Much like with gravity where the relative mass of the object impacts the strength of the gravitational force; we can consider that the risk impact associated with the data being unavailable directly relates to the gravitational force of the data.  Or in simpler terms, the amount of convincing required before anyone will let you do anything innovative or transformational with it.

So what can we do?

In some circumstances, there are no simple choices left.

Do nothing.  order buckets of sand all around. Ignore the problems until the organisation is made irrelevant by another’s innovation.

You could engage in what will most likely be a lengthly, risk filled, data migration and refactoring project to bring the data up to a viable format suitable for innovation.

However, one beacon of hope might be if the data is running inside of VMware virtual machines.  You could then build on VMware innovation, and take advantage of solutions such as; VMC on AWS, VMware Cloud on Azure or VMware on Google Cloud.  Lifting the data up from the foundations of the data centre to the cloud, reducing the effects of gravity and the implications of the speed of light.  Moving the data to a hosting platform that enables an organisation to easily access its data from cloud native solutions.  Maybe just buying enough time to look at a less painful version of a data migration and refactoring project.

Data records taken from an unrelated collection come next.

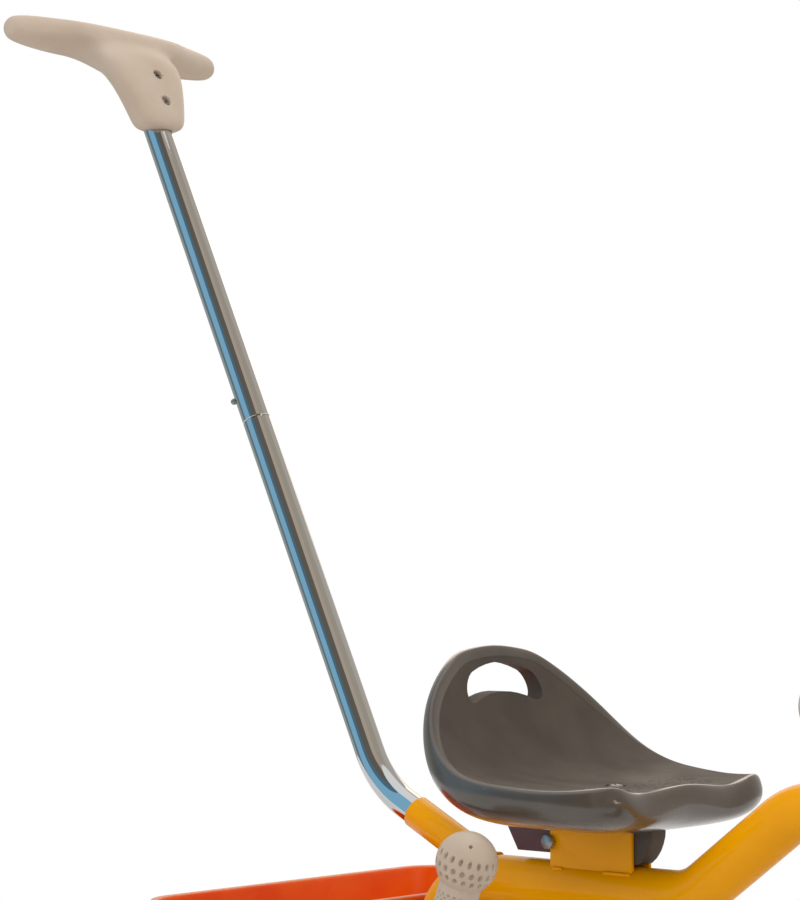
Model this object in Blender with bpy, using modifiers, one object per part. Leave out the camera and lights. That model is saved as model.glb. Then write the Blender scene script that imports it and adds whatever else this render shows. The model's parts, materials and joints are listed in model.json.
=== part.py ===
"""A child's tricycle with a push handle, a tipping bucket, a hand brake and a bucket seat.

Metres, +X forward, +Y to the rider's left, +Z up. The model is laid out from the rear axle on the
floor and centred over the origin at the end.
"""

import math

import bmesh
import bpy
from mathutils import Matrix, Vector

# Fits
GAP = 0.0003
RUNNING_FIT = 0.0003
WASHER_GAP = 0.0015

# Wheels and axles
WHEELBASE = 0.590
REAR_WHEEL_RADIUS = 0.100
REAR_TYRE_WIDTH = 0.038
REAR_TRACK = 0.410
FRONT_WHEEL_RADIUS = 0.130
FRONT_TYRE_WIDTH = 0.042
TYRE_DEPTH = 0.017
TYRE_SHOULDER = 0.010
REAR_WHEEL_STEPS = 24
FRONT_WHEEL_STEPS = 28
RIM_INSET = 0.002
RIM_DEPTH = 0.007
WEB_THICKNESS = 0.007
HUB_RADIUS = 0.021
HUB_HALF_LENGTH = 0.022
FRONT_HUB_HALF_LENGTH = 0.026
AXLE_ROD_RADIUS = 0.005
AXLE_TUBE_RADIUS = 0.014
AXLE_TUBE_WALL = 0.002
AXLE_FLANGE = 0.010
AXLE_PLUG = 0.020
AXLE_NUT_RADIUS = 0.009
AXLE_NUT_LENGTH = 0.005
HUB_CAP_RADIUS = 0.019
HUB_CAP_DEPTH = 0.013
HUB_CAP_WALL = 0.002

# Frame
BACKBONE_RADIUS = 0.018
BACKBONE_WALL = 0.002
BACKBONE_LOW = 0.266
BACKBONE_HIGH = 0.331
REAR_RISE_ANGLE = math.radians(75)
FRONT_RISE_ANGLE = math.radians(37.5)
KINK_X = 0.2583
REAR_BEND = 0.050
KINK_BEND = 0.045
FRONT_BEND = 0.050
HEAD_TUBE_RADIUS = 0.019
HEAD_TUBE_WALL = 0.002
HEAD_TUBE_LENGTH = 0.090
CASTER_ANGLE = math.radians(14)

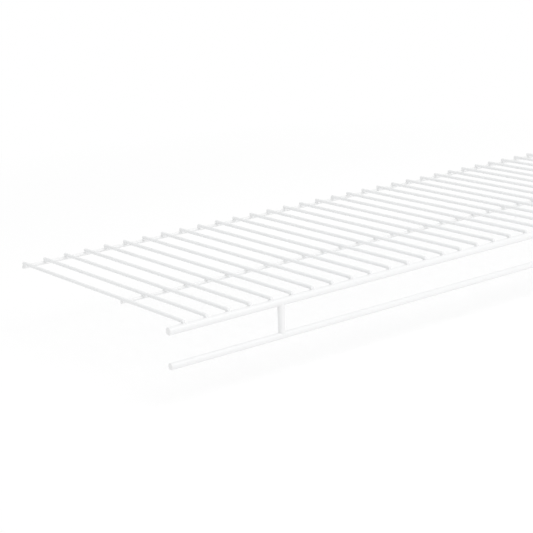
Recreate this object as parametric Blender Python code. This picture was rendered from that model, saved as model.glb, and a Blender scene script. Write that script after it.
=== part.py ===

Both capability and data have gravity, accept this fact. Formulating a plan for how to either break or negate these forces is vital to the survival and continued innovation of any organisation.

Stop your plans to have cloud native solutions publish/subscribe to cloud message brokers which in turn publish/subscribe to on-premises message brokers which hold queues for on-premises services…. (Data consistency anyone).  To continue the analogy of the post, this is an application equivalent of building a space elevator, when it works it’ll look fantastic, just hope you don’t have to fix it when catastrophe strikes!